I'm trying to download a PDF from the following address: https://www.sce.com/NR/sc3/tm2/pdf/ce12-12.pdf

I've been using the requests library like this:

url = 'https://www.sce.com/NR/sc3/tm2/pdf/ce12-12.pdf'
site = requests.get(url)
with open('outfile.pdf','wb') as outfile:
    outfile.write(site.content)

This week, I started receiving the following SSL error:

HTTPSConnectionPool(host='www1.sce.com', port=443): Max retries exceeded with url: /NR/sc3/tm2/pdf/ce12-12.pdf (Caused by SSLError(SSLError(1, '[SSL: CERTIFICATE_VERIFY_FAILED] certificate verify failed (_ssl.c:645)'),))

I've noticed that when I download the PDF in Chrome (via Dev Tools network monitoring), the GET request in the web browser returns code 302 and then makes a different GET request to the following url:

https://www1.sce.com/NR/sc3/tm2/pdf/ce12-12.pdf

If I tweak the code above and make a GET request with that URL, I receive the same SSL errors.

I've used this same code to download different PDFs from a different site, without errors:

url2 = 'https://www.pge.com/tariffs/assets/pdf/tariffbook/ELEC_SCHEDS_A-1.pdf'
site2 = requests.get(url2)
with open('outfile2.pdf','wb') as outfile:
    outfile.write(site2.content)

I updated SSL on my computer and recompiled Python to use the updated SSL configuration. I get the following output when I run this in Python:

import ssl
print(ssl.OPENSSL_VERSION)
>>>OpenSSL 1.0.2h  3 May 2016

I can get the first URL to download if I specify "verify=False" in the requests command, but I'd prefer not to do that.

Does anyone have any insight as to what's going on? I think my SSL is working correctly in general, because the second HTTPS request goes through without an issue. I think there is something else going on specific to the way the first URL deals with requests, but I'm not exactly sure. The only discernible difference I've seen between url and url2 is that url has a cookie in the request header. There are no cookies in the request header for url2.

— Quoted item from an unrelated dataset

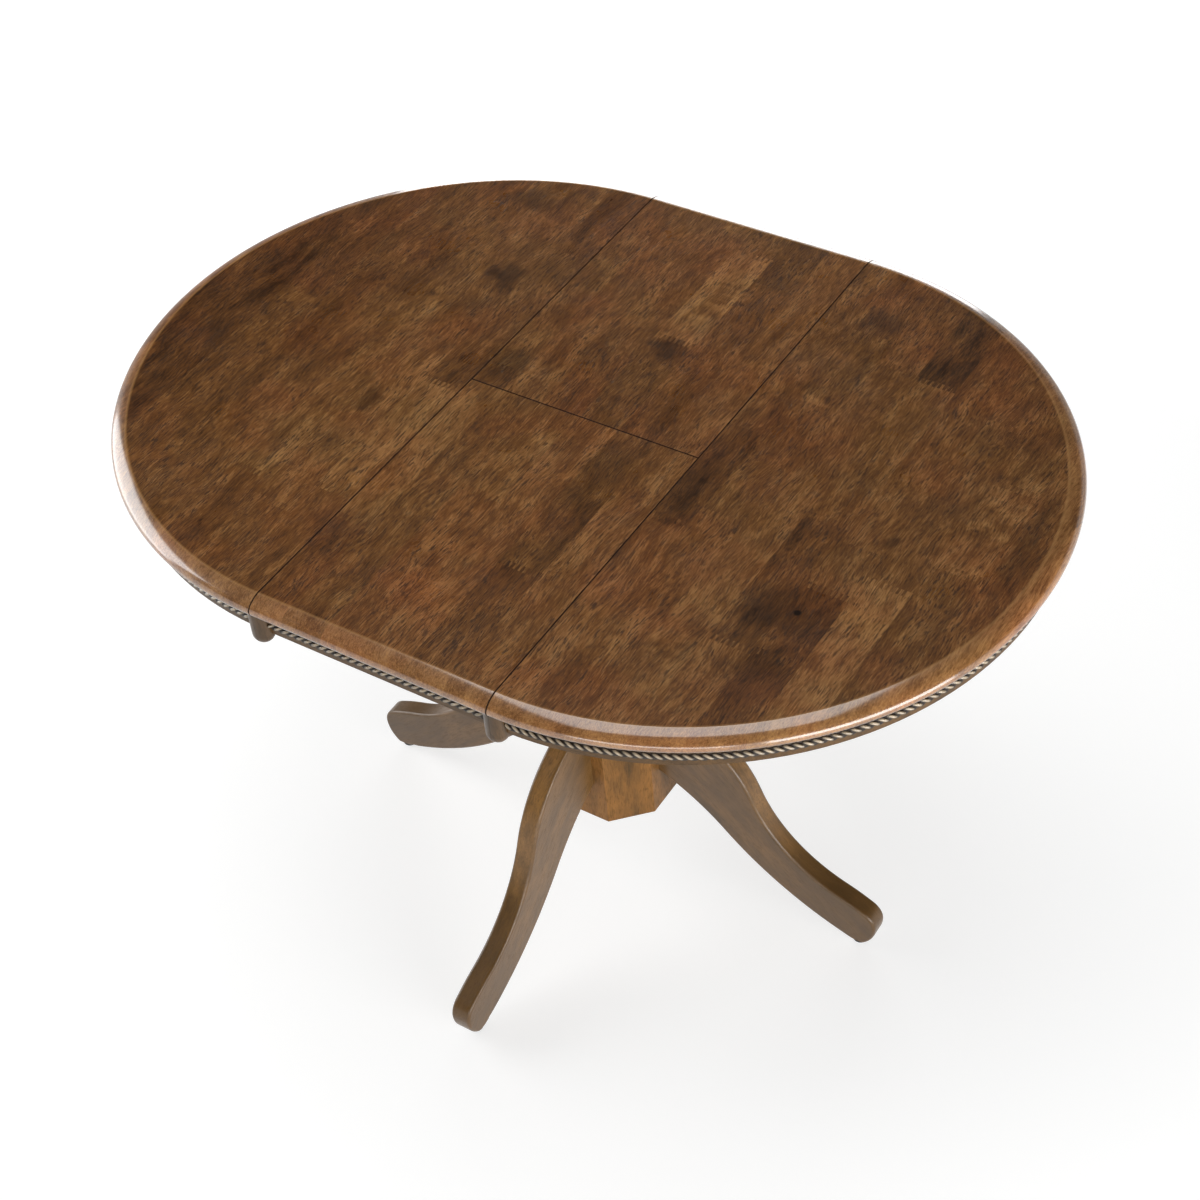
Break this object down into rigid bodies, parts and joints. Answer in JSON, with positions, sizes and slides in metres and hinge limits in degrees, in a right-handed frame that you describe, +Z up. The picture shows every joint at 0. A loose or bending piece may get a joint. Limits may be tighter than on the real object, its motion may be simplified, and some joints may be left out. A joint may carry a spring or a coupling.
{
  "type": "extending dining table",
  "caption": "Counter-height oval dining table that opens on geared slides, with a folding centre leaf, rope-moulded apron and octagonal pedestal on curved legs.",
  "frame": {"origin": "on the floor, under the middle of the column", "axes": "+Z up, +X the way the table extends, +Y across it"},
  "size_m": [1.435, 1.054, 0.9144],
  "materials": {
    "top_wood": "stained and lacquered hardwood, satin",
    "stained_wood": "stained and lacquered hardwood, satin",
    "frame_wood": "plain sanded hardwood",
    "steel": "zinc-plated",
    "brass_fitting": "plain",
    "glide_plastic": "matt black"
  },
  "bodies": {
    "base": {"column": "stained_wood", "column_plug": "frame_wood", "column_cap": "frame_wood", "pedestal_plate": "frame_wood", "plate_screws": "steel", "coach_screws": "steel", "leg_right": "stained_wood", "leg_back": "stained_wood", "leg_left": "stained_wood", "leg_front": "stained_wood", "leg_bolts": "steel", "leg_nuts": "steel", "leaf_bearer_front": "frame_wood", "leaf_bearer_back": "frame_wood", "cross_rail_left": "frame_wood", "cross_rail_right": "frame_wood", "slide_rail_front": "frame_wood", "slide_rail_back": "frame_wood", "frame_screws": "steel", "pinion_pins": "steel"},
    "left_half": {"top_left": "top_wood", "apron_left": "stained_wood", "rope_left": "stained_wood", "posts_left": "stained_wood", "runner_left_back": "frame_wood", "runner_left_front": "frame_wood", "racks_left": "steel", "runner_screws_left": "steel", "leaf_plates_left": "steel", "latch_plates": "steel"},
    "right_half": {"top_right": "top_wood", "apron_right": "stained_wood", "rope_right": "stained_wood", "posts_right": "stained_wood", "runner_right_back": "frame_wood", "runner_right_front": "frame_wood", "racks_right": "steel", "runner_screws_right": "steel", "leaf_plates_right": "steel", "latch_keepers": "steel"},
    "leaf_back": {"leaf_board_back": "top_wood", "hinge_barrels_back": "brass_fitting", "leaf_apron_back": "stained_wood", "leaf_rope_back": "stained_wood", "leaf_posts_back": "stained_wood"},
    "leaf_front": {"leaf_board_front": "top_wood", "hinge_barrels_front": "brass_fitting", "leaf_apron_front": "stained_wood", "leaf_rope_front": "stained_wood", "leaf_posts_front": "stained_wood"},
    "pinion_front": {"pinion_front": "steel"},
    "pinion_back": {"pinion_back": "steel"},
    "latch_front": {"latch_lever_front": "steel"},
    "latch_back": {"latch_lever_back": "steel"},
    "glide_right": {"glide_right": "glide_plastic"},
    "glide_back": {"glide_back": "glide_plastic"},
    "glide_left": {"glide_left": "glide_plastic"},
    "glide_front": {"glide_front": "glide_plastic"}
  },
  "joints": [
    {"name": "left_half_slide", "type": "slide", "parent": "base", "child": "left_half", "axis": [-1, 0, 0], "range_m": [0, 0.022]},
    {"name": "right_half_slide", "type": "slide", "parent": "base", "child": "right_half", "axis": [1, 0, 0], "range_m": [0, 0.022]},
    {"name": "pinion_front_turn", "type": "hinge", "parent": "base", "child": "pinion_front", "pos_m": [0, -0.3075, 0.877], "axis": [0, 0, -1], "range_deg": [0, 105.1]},
    {"name": "pinion_back_turn", "type": "hinge", "parent": "base", "child": "pinion_back", "pos_m": [0, 0.3075, 0.877], "axis": [0, 0, -1], "range_deg": [0, 105.1]},
    {"name": "leaf_lift", "type": "slide", "parent": "base", "child": "leaf_back", "axis": [0, 0, 1], "range_m": [0, 0.25]},
    {"name": "leaf_fold", "type": "hinge", "parent": "leaf_back", "child": "leaf_front", "pos_m": [0, 0, 0.91465], "axis": [-1, 0, 0], "range_deg": [0, 180]},
    {"name": "latch_front_turn", "type": "hinge", "parent": "left_half", "child": "latch_front", "pos_m": [-0.2255, -0.2, 0.8846], "axis": [0, 0, 1], "range_deg": [0, 90]},
    {"name": "latch_back_turn", "type": "hinge", "parent": "left_half", "child": "latch_back", "pos_m": [-0.2255, 0.2, 0.8846], "axis": [0, 0, -1], "range_deg": [0, 90]},
    {"name": "glide_right_level", "type": "slide", "parent": "base", "child": "glide_right", "axis": [0, 0, -1], "range_m": [0, 0.008]},
    {"name": "glide_back_level", "type": "slide", "parent": "base", "child": "glide_back", "axis": [0, 0, -1], "range_m": [0, 0.008]},
    {"name": "glide_left_level", "type": "slide", "parent": "base", "child": "glide_left", "axis": [0, 0, -1], "range_m": [0, 0.008]},
    {"name": "glide_front_level", "type": "slide", "parent": "base", "child": "glide_front", "axis": [0, 0, -1], "range_m": [0, 0.008]}
  ],
  "couplings": [
    {"joint": "right_half_slide", "follows": "left_half_slide", "ratio": 1},
    {"joint": "pinion_front_turn", "follows": "left_half_slide", "rad_per_m": 83.333},
    {"joint": "pinion_back_turn", "follows": "left_half_slide", "rad_per_m": 83.333}
  ]
}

I'm running Python 3.5.2 and version 2.20.1 of the requests library.

Thanks in advance.

  • 1
    The server [does not provide](https://www.ssllabs.com/ssltest/analyze.html?d=www1.sce.com) a proper certificate chain. You will have to add the intermediate certificate(s) to your trust store. How that happens depends on your OS. – Klaus D. Nov 20 '18 at 02:38
  • The server is broken - incomplete trust chain. You can get the missing chain certificate from [here](https://censys.io/certificates/154c433c491929c5ef686e838e323664a00e6a0d822ccc958fb4dab03e49a08f). Download it as PEM and it it to your trust store as described in the answers to the other questions. – Steffen Ullrich Nov 20 '18 at 05:23
  • Thanks for the link Steffen! I downloaded the pem certificate and added it to the end of the certificates file that the certifi Python library is using. That fixed my problem! – RainbowSchubert Nov 20 '18 at 19:09

0 Answers0